▸ REQUIREMENT
In the records below, begin at the line that has "Write part 4" and stop after the line that has "# %% Heat shield, clamps and flexible pipe"; quote those lines verbatim and nothing more.

▸ LISTED ENTRIES
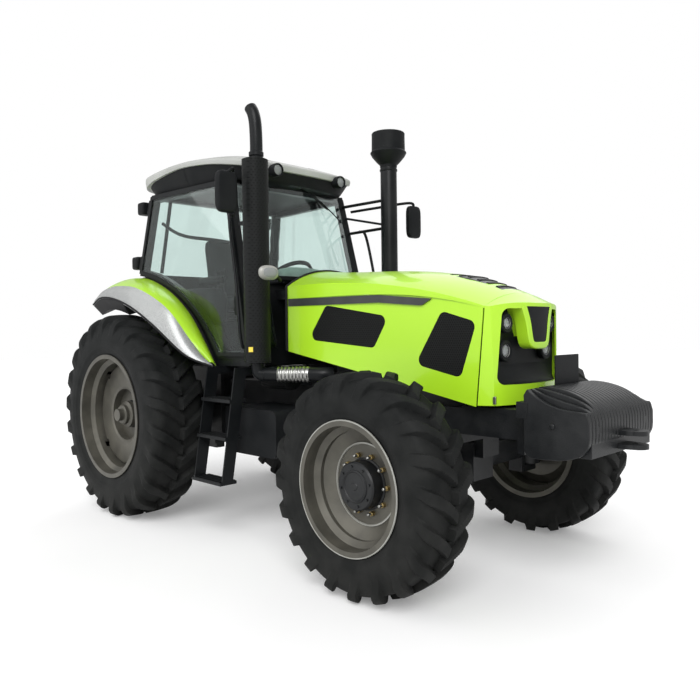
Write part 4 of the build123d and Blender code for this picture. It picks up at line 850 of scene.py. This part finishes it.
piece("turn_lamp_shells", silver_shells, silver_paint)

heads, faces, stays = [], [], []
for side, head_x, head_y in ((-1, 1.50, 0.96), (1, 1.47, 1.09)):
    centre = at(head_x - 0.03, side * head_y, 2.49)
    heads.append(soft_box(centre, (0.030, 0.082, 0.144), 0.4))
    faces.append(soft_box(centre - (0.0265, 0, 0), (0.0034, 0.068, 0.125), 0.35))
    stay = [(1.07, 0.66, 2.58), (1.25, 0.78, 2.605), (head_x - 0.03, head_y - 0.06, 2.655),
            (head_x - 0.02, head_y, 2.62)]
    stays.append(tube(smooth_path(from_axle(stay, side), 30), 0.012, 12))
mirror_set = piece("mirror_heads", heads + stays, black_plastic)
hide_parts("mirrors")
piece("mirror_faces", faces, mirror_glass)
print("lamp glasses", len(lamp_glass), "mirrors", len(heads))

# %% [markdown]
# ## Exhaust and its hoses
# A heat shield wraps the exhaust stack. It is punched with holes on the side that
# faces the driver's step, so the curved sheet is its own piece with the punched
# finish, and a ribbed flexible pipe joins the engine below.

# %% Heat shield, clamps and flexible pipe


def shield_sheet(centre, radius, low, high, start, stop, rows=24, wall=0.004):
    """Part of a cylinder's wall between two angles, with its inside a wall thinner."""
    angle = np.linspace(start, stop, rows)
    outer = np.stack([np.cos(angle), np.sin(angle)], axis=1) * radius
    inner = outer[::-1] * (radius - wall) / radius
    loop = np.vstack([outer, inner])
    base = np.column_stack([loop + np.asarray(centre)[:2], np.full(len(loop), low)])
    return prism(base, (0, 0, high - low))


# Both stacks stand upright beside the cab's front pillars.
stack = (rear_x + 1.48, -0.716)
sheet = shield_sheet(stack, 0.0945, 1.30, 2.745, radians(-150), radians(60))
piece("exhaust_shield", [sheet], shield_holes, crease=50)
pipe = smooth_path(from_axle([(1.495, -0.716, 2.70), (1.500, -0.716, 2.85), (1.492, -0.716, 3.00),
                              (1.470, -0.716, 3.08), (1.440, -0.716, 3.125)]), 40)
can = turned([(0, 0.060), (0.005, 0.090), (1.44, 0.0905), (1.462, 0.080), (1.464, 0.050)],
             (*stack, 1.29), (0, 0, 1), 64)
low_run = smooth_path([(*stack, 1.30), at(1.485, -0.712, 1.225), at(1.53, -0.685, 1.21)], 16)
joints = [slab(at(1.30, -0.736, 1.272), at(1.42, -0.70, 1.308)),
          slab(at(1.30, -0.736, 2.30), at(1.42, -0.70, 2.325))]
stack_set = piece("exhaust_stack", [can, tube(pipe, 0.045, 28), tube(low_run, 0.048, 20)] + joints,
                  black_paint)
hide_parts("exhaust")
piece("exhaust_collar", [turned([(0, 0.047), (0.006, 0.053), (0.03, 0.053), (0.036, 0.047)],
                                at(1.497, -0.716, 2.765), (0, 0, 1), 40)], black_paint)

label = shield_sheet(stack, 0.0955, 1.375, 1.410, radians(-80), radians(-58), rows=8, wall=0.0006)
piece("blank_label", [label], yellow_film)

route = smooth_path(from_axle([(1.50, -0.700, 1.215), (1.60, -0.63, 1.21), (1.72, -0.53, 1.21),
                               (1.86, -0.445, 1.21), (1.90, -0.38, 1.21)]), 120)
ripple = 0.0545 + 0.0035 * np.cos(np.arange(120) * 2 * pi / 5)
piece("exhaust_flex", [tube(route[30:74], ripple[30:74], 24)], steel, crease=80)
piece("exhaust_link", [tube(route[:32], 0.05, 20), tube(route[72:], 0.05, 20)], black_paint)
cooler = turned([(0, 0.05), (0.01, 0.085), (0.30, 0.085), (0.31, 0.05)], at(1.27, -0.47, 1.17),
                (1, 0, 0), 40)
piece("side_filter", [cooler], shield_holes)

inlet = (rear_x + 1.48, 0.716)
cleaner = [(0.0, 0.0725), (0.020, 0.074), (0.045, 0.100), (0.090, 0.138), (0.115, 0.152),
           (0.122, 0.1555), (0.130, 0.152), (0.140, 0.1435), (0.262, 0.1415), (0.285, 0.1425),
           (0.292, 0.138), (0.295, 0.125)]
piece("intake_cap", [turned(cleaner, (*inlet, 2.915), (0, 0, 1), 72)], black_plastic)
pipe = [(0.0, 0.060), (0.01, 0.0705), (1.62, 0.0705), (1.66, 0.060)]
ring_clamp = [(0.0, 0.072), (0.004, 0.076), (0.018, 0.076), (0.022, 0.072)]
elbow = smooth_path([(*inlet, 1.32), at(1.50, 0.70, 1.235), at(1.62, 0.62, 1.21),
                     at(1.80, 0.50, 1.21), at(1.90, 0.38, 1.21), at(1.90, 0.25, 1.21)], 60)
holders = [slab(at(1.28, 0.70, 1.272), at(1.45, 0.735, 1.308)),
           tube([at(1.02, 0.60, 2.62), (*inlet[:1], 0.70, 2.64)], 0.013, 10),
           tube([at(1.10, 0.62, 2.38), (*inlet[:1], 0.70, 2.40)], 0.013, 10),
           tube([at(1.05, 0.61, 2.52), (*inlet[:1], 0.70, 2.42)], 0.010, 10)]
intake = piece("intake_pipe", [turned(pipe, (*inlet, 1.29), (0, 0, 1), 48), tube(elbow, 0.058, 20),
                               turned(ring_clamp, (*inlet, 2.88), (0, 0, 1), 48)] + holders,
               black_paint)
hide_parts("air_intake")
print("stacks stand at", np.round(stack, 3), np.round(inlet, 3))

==

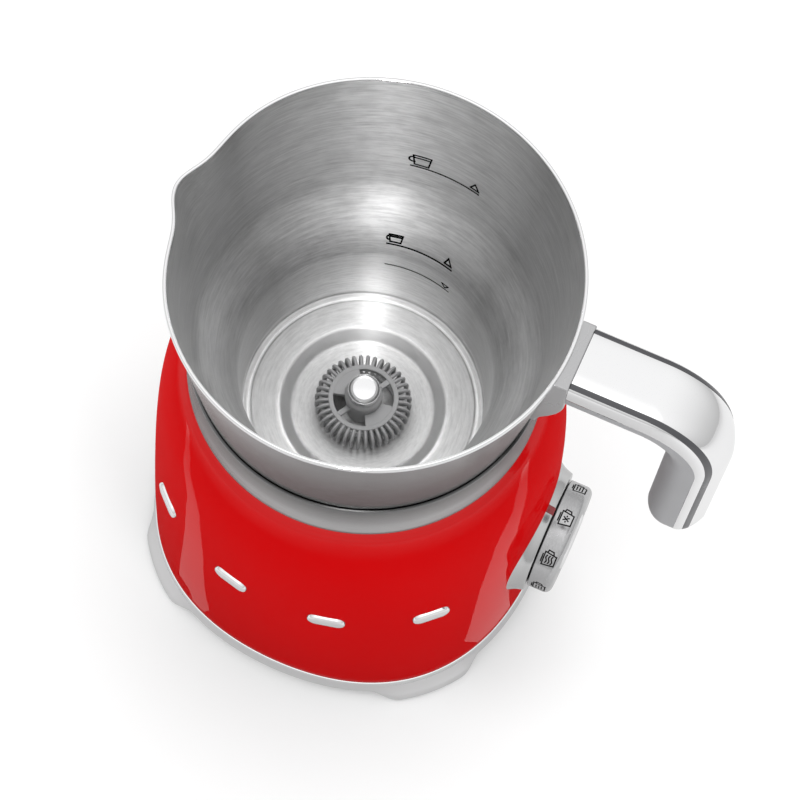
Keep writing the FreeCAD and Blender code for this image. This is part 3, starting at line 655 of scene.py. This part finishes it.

...

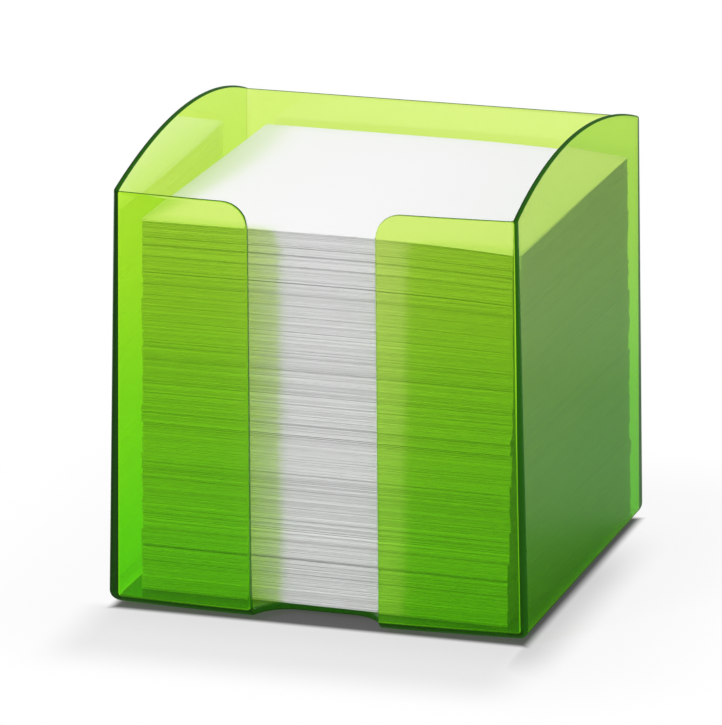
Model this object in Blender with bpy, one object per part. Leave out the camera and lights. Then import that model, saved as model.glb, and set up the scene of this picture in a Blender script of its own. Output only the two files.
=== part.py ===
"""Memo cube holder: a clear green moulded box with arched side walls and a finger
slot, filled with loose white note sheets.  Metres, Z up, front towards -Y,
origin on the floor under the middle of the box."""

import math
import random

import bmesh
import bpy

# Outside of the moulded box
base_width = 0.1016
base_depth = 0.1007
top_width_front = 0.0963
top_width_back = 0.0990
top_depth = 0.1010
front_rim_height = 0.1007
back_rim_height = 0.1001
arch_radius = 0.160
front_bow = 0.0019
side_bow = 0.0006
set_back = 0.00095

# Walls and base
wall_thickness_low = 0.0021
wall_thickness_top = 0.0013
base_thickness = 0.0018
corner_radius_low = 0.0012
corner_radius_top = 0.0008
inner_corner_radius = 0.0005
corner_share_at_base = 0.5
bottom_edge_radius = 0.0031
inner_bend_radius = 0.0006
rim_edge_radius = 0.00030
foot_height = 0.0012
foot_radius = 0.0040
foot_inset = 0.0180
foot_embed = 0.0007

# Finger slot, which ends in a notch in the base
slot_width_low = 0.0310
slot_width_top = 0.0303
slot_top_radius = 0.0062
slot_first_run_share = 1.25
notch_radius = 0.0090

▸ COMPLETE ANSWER
Write part 4 of the build123d and Blender code for this picture. It picks up at line 850 of scene.py. This part finishes it.
piece("turn_lamp_shells", silver_shells, silver_paint)

heads, faces, stays = [], [], []
for side, head_x, head_y in ((-1, 1.50, 0.96), (1, 1.47, 1.09)):
    centre = at(head_x - 0.03, side * head_y, 2.49)
    heads.append(soft_box(centre, (0.030, 0.082, 0.144), 0.4))
    faces.append(soft_box(centre - (0.0265, 0, 0), (0.0034, 0.068, 0.125), 0.35))
    stay = [(1.07, 0.66, 2.58), (1.25, 0.78, 2.605), (head_x - 0.03, head_y - 0.06, 2.655),
            (head_x - 0.02, head_y, 2.62)]
    stays.append(tube(smooth_path(from_axle(stay, side), 30), 0.012, 12))
mirror_set = piece("mirror_heads", heads + stays, black_plastic)
hide_parts("mirrors")
piece("mirror_faces", faces, mirror_glass)
print("lamp glasses", len(lamp_glass), "mirrors", len(heads))

# %% [markdown]
# ## Exhaust and its hoses
# A heat shield wraps the exhaust stack. It is punched with holes on the side that
# faces the driver's step, so the curved sheet is its own piece with the punched
# finish, and a ribbed flexible pipe joins the engine below.

# %% Heat shield, clamps and flexible pipe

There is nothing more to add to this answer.